** Start of Supplied data **

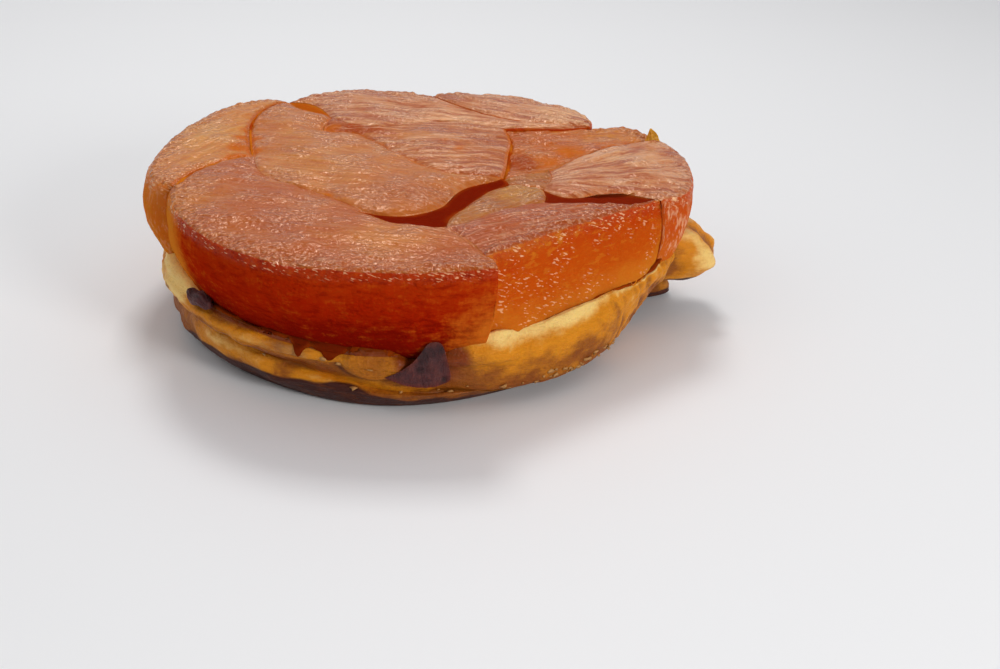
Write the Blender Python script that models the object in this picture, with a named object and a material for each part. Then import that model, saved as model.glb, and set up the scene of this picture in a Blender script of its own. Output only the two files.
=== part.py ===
"""An individual tarte tatin: caramelised apple slices packed over a folded pastry base.

The tables below are in millimetres, seen from above with the tart's centre at the origin, and
the model is built in metres with +Z up. It stands on the flat underside of its pastry.
"""

import math

import bmesh
import bpy
import numpy as np

MM = 0.001

# Pastry base. Each table goes round the tart in steps of 30 degrees, starting at +X.
FOOT_RADIUS = (52.0, 52.5, 52.0, 51.5, 51.5, 51.0, 50.5, 50.0, 50.8, 53.0, 50.6, 49.8)
ROLL_BULGE = (3.0, 2.2, 2.0, 2.0, 1.8, 1.5, 1.2, 2.2, 2.8, 2.2, 4.0, 4.2)
CREASE_DEPTH = (0.2, 0.8, 1.2, 1.0, 1.2, 1.0, 0.6, 1.5, 1.7, 1.2, 0.0, 0.0)
LIP_RADIUS = (62.0, 59.0, 56.0, 54.8, 55.0, 54.6, 53.6, 54.4, 55.4, 55.2, 55.2, 56.4)
LIP_HEIGHT = (20.6, 18.0, 15.5, 14.6, 14.6, 15.0, 15.4, 16.0, 14.8, 13.2, 13.8, 15.8)
FOOT_INSET = 5.0
FOOT_ROUND = 1.2
ROLL_HEIGHT = 4.2
UPPER_ROLL_BULGE = 0.7
UPPER_ROLL_DROP = 3.2
LIP_WIDTH = 1.2
WELL_HEIGHT = 10.8
WELL_START = 0.55
WELL_RINGS = (0.9, 0.78, 0.66, 0.55)
PASTRY_SEGMENTS = 96
PASTRY_CROWDING = 0.7
PASTRY_WAVES = ((5, 0.45, 0.8), (9, 0.30, 2.1), (14, 0.18, 4.0))

# The pinched flap hangs from the lip and the tongue lies under it, each across a few degrees.
# Their shapes are radii and heights at the pastry's outer rings, from the foot upwards.
FLAP_BEARING = 6.0
FLAP_HALF_WIDTH = 12.0
FLAP_RINGS = 5
FLAP_SHAPE = ((57.0, 9.2), (65.5, 8.6), (71.4, 10.4), (73.0, 14.2), (71.0, 18.2), (66.6, 21.6))
FLAP_PLEATS = 3
FLAP_PLEAT_DEPTH = 0.9
TONGUE_BEARING = 12.5
TONGUE_HALF_WIDTH = 6.5
TONGUE_RINGS = 1
TONGUE_SHAPE = ((63.4, 0.5), (65.2, 1.8), (64.0, 4.6), (59.0, 5.8))

# Apple layer. WALL_LEAN is how far the foot of its wall stands outside the rim above it.
WALL_LEAN = (-3.2, -5.0, -6.5, -5.0, -5.5, -4.8, -2.4, -3.6, -7.0, -6.6, 2.2, 3.2)
WALL_BULGE = (1.2, 1.4, 1.4, 1.4, 1.4, 2.2, 3.0, 2.0, 1.2, 1.4, 1.0, 1.4)
LEAN_START = 36.0
LEAN_FULL = 52.0
WALL_ROWS = (0.33, 0.67, 1.0)
SEAM_GAP = 0.32
FOOT_GAP = 1.0
RIM_ROUND = 2.4
SEAM_ROUND = 1.3
CROWN_REACH = 6.0
TIP_WIDTH = 0.5

# Hand-laid seams in plan, each from one meeting point to another. Rims are the outer ones.
SEAMS = {
    "left_front": ((-47.5, -19), (-45.5, -11), (-41, -3.5), (-34.5, 1.5)),
    "left_centre": ((-34.5, 1.5), (-37, 13), (-39, 25), (-38.8, 34), (-36.5, 40.5), (-33, 45.5)),
    "front_centre": ((-34.5, 1.5), (-31, -9), (-25, -15), (-17, -20), (-10, -26), (-6.5, -30)),
    "pool_front": ((-6.5, -30), (-2, -34), (2, -36.5), (6.5, -37.5), (11.5, -37)),
    "pool_centre": ((-6.5, -30), (-2, -31), (2, -30.8), (6, -28.8), (10.2, -24), (14, -13), (22.5, -5.5)),
    "pool_sliver": ((11.5, -37), (12.2, -31), (14.7, -25), (17.4, -18.5), (20.2, -13), (24, -9.5)),
    "pool_end": ((22.5, -5.5), (23.4, -7.4), (24, -9.5)),
    "front_right": ((11.5, -37), (17, -45.5), (20, -51.5)),
    "front_corner": ((20, -51.5), (21.6, -54), (22.3, -57)),
    "sliver_right": ((11.5, -37), (15, -34.5), (18.5, -30.3), (22.5, -26), (27, -22.5), (31.5, -20.2)),
    "sliver_trough": ((31.5, -20.2), (32, -16), (31.5, -11.5)),
    "sliver_chip": ((24, -9.5), (28, -10.2), (31.5, -11.5)),
    "trough_fan": ((31.5, -11.5), (35, -14.6), (38.5, -15.2), (43, -12.8), (49, -11.4), (57, -14.5)),
    "trough_right": ((31.5, -20.2), (36, -20.6), (43, -19.8), (50, -19), (57, -14.5)),
    "centre_mid": ((-20.5, 33.5), (-21.5, 27), (-20, 22), (-12, 20.6), (-1, 7.2), (8, -2.4), (22.5, -5.5)),
    "wedge_centre": ((-33, 45.5), (-30, 41.5), (-25.5, 37.5), (-20.5, 33.5)),
    "wedge_back": ((-33, 45.5), (-28, 45.4), (-24, 41), (-20.5, 33.5)),
    "mid_back": ((-20.5, 33.5), (-15, 29), (-8, 27), (-2, 31.5), (6, 34), (14, 33.4), (22.5, 31)),
    "mid_sunken": ((22.5, 31), (24, 22), (23.5, 12), (23.2, 3), (22.5, -5.5)),
    "chip_sunken": ((22.5, -5.5), (26, -3.6), (29, -1), (33, 2)),
    "chip_fan": ((33, 2), (33.4, -4.5), (31.5, -11.5)),
    "fan_sunken": ((33, 2), (36, 6), (39.5, 10.5), (46, 17.5), (52, 22.5), (59.5, 27)),
    "back_far": ((3, 56), (7.5, 51), (12.5, 46), (19, 40.3), (27, 36.6), (36, 34.8), (43.5, 34.5)),
    "back_sunken": ((22.5, 31), (29, 31.4), (36, 31.6), (43.5, 34.5)),
    "rim_left": ((-47.5, -19), (-52, -16.8), (-54.8, -9), (-55.6, 2), (-54.9, 14), (-52.6, 26), (-48.4, 36),
                 (-43, 43.4), (-37.5, 47), (-33, 45.5)),
    "rim_front": ((-47.5, -19), (-47.2, -24), (-44.2, -33), (-39.4, -41.6), (-33.2, -49), (-26, -54.8),
                  (-16, -59.4), (-3, -60.8), (11, -60), (22.3, -57)),
    "rim_right": ((20, -51.5), (24.5, -47.2), (31, -40), (39, -32), (47.5, -24), (53, -19), (57, -14.5)),
    "rim_fan": ((57, -14.5), (62.6, -10.5), (65, -2), (65.4, 8), (63.8, 18), (59.5, 27)),
    "rim_sunken": ((59.5, 27), (56, 33), (50.5, 37.4), (43.5, 34.5)),
    "rim_far": ((43.5, 34.5), (43.8, 40.5), (40.4, 46.6), (33.4, 53), (25, 58), (14.5, 60.4), (7, 59), (3, 56)),
    "rim_back": ((3, 56), (-5, 59), (-16, 59), (-26, 54.6), (-33, 45.5)),
}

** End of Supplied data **

Required task => Make an exact copy of all the data.

Task result =>
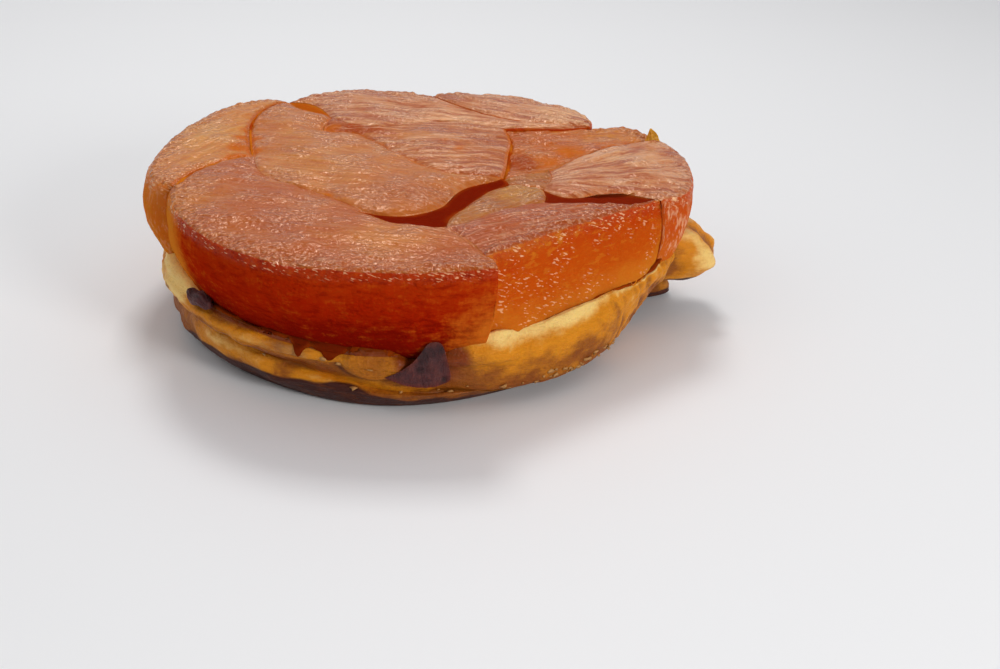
Write the Blender Python script that models the object in this picture, with a named object and a material for each part. Then import that model, saved as model.glb, and set up the scene of this picture in a Blender script of its own. Output only the two files.
=== part.py ===
"""An individual tarte tatin: caramelised apple slices packed over a folded pastry base.

The tables below are in millimetres, seen from above with the tart's centre at the origin, and
the model is built in metres with +Z up. It stands on the flat underside of its pastry.
"""

import math

import bmesh
import bpy
import numpy as np

MM = 0.001

# Pastry base. Each table goes round the tart in steps of 30 degrees, starting at +X.
FOOT_RADIUS = (52.0, 52.5, 52.0, 51.5, 51.5, 51.0, 50.5, 50.0, 50.8, 53.0, 50.6, 49.8)
ROLL_BULGE = (3.0, 2.2, 2.0, 2.0, 1.8, 1.5, 1.2, 2.2, 2.8, 2.2, 4.0, 4.2)
CREASE_DEPTH = (0.2, 0.8, 1.2, 1.0, 1.2, 1.0, 0.6, 1.5, 1.7, 1.2, 0.0, 0.0)
LIP_RADIUS = (62.0, 59.0, 56.0, 54.8, 55.0, 54.6, 53.6, 54.4, 55.4, 55.2, 55.2, 56.4)
LIP_HEIGHT = (20.6, 18.0, 15.5, 14.6, 14.6, 15.0, 15.4, 16.0, 14.8, 13.2, 13.8, 15.8)
FOOT_INSET = 5.0
FOOT_ROUND = 1.2
ROLL_HEIGHT = 4.2
UPPER_ROLL_BULGE = 0.7
UPPER_ROLL_DROP = 3.2
LIP_WIDTH = 1.2
WELL_HEIGHT = 10.8
WELL_START = 0.55
WELL_RINGS = (0.9, 0.78, 0.66, 0.55)
PASTRY_SEGMENTS = 96
PASTRY_CROWDING = 0.7
PASTRY_WAVES = ((5, 0.45, 0.8), (9, 0.30, 2.1), (14, 0.18, 4.0))

# The pinched flap hangs from the lip and the tongue lies under it, each across a few degrees.
# Their shapes are radii and heights at the pastry's outer rings, from the foot upwards.
FLAP_BEARING = 6.0
FLAP_HALF_WIDTH = 12.0
FLAP_RINGS = 5
FLAP_SHAPE = ((57.0, 9.2), (65.5, 8.6), (71.4, 10.4), (73.0, 14.2), (71.0, 18.2), (66.6, 21.6))
FLAP_PLEATS = 3
FLAP_PLEAT_DEPTH = 0.9
TONGUE_BEARING = 12.5
TONGUE_HALF_WIDTH = 6.5
TONGUE_RINGS = 1
TONGUE_SHAPE = ((63.4, 0.5), (65.2, 1.8), (64.0, 4.6), (59.0, 5.8))

# Apple layer. WALL_LEAN is how far the foot of its wall stands outside the rim above it.
WALL_LEAN = (-3.2, -5.0, -6.5, -5.0, -5.5, -4.8, -2.4, -3.6, -7.0, -6.6, 2.2, 3.2)
WALL_BULGE = (1.2, 1.4, 1.4, 1.4, 1.4, 2.2, 3.0, 2.0, 1.2, 1.4, 1.0, 1.4)
LEAN_START = 36.0
LEAN_FULL = 52.0
WALL_ROWS = (0.33, 0.67, 1.0)
SEAM_GAP = 0.32
FOOT_GAP = 1.0
RIM_ROUND = 2.4
SEAM_ROUND = 1.3
CROWN_REACH = 6.0
TIP_WIDTH = 0.5

# Hand-laid seams in plan, each from one meeting point to another. Rims are the outer ones.
SEAMS = {
    "left_front": ((-47.5, -19), (-45.5, -11), (-41, -3.5), (-34.5, 1.5)),
    "left_centre": ((-34.5, 1.5), (-37, 13), (-39, 25), (-38.8, 34), (-36.5, 40.5), (-33, 45.5)),
    "front_centre": ((-34.5, 1.5), (-31, -9), (-25, -15), (-17, -20), (-10, -26), (-6.5, -30)),
    "pool_front": ((-6.5, -30), (-2, -34), (2, -36.5), (6.5, -37.5), (11.5, -37)),
    "pool_centre": ((-6.5, -30), (-2, -31), (2, -30.8), (6, -28.8), (10.2, -24), (14, -13), (22.5, -5.5)),
    "pool_sliver": ((11.5, -37), (12.2, -31), (14.7, -25), (17.4, -18.5), (20.2, -13), (24, -9.5)),
    "pool_end": ((22.5, -5.5), (23.4, -7.4), (24, -9.5)),
    "front_right": ((11.5, -37), (17, -45.5), (20, -51.5)),
    "front_corner": ((20, -51.5), (21.6, -54), (22.3, -57)),
    "sliver_right": ((11.5, -37), (15, -34.5), (18.5, -30.3), (22.5, -26), (27, -22.5), (31.5, -20.2)),
    "sliver_trough": ((31.5, -20.2), (32, -16), (31.5, -11.5)),
    "sliver_chip": ((24, -9.5), (28, -10.2), (31.5, -11.5)),
    "trough_fan": ((31.5, -11.5), (35, -14.6), (38.5, -15.2), (43, -12.8), (49, -11.4), (57, -14.5)),
    "trough_right": ((31.5, -20.2), (36, -20.6), (43, -19.8), (50, -19), (57, -14.5)),
    "centre_mid": ((-20.5, 33.5), (-21.5, 27), (-20, 22), (-12, 20.6), (-1, 7.2), (8, -2.4), (22.5, -5.5)),
    "wedge_centre": ((-33, 45.5), (-30, 41.5), (-25.5, 37.5), (-20.5, 33.5)),
    "wedge_back": ((-33, 45.5), (-28, 45.4), (-24, 41), (-20.5, 33.5)),
    "mid_back": ((-20.5, 33.5), (-15, 29), (-8, 27), (-2, 31.5), (6, 34), (14, 33.4), (22.5, 31)),
    "mid_sunken": ((22.5, 31), (24, 22), (23.5, 12), (23.2, 3), (22.5, -5.5)),
    "chip_sunken": ((22.5, -5.5), (26, -3.6), (29, -1), (33, 2)),
    "chip_fan": ((33, 2), (33.4, -4.5), (31.5, -11.5)),
    "fan_sunken": ((33, 2), (36, 6), (39.5, 10.5), (46, 17.5), (52, 22.5), (59.5, 27)),
    "back_far": ((3, 56), (7.5, 51), (12.5, 46), (19, 40.3), (27, 36.6), (36, 34.8), (43.5, 34.5)),
    "back_sunken": ((22.5, 31), (29, 31.4), (36, 31.6), (43.5, 34.5)),
    "rim_left": ((-47.5, -19), (-52, -16.8), (-54.8, -9), (-55.6, 2), (-54.9, 14), (-52.6, 26), (-48.4, 36),
                 (-43, 43.4), (-37.5, 47), (-33, 45.5)),
    "rim_front": ((-47.5, -19), (-47.2, -24), (-44.2, -33), (-39.4, -41.6), (-33.2, -49), (-26, -54.8),
                  (-16, -59.4), (-3, -60.8), (11, -60), (22.3, -57)),
    "rim_right": ((20, -51.5), (24.5, -47.2), (31, -40), (39, -32), (47.5, -24), (53, -19), (57, -14.5)),
    "rim_fan": ((57, -14.5), (62.6, -10.5), (65, -2), (65.4, 8), (63.8, 18), (59.5, 27)),
    "rim_sunken": ((59.5, 27), (56, 33), (50.5, 37.4), (43.5, 34.5)),
    "rim_far": ((43.5, 34.5), (43.8, 40.5), (40.4, 46.6), (33.4, 53), (25, 58), (14.5, 60.4), (7, 59), (3, 56)),
    "rim_back": ((3, 56), (-5, 59), (-16, 59), (-26, 54.6), (-33, 45.5)),
}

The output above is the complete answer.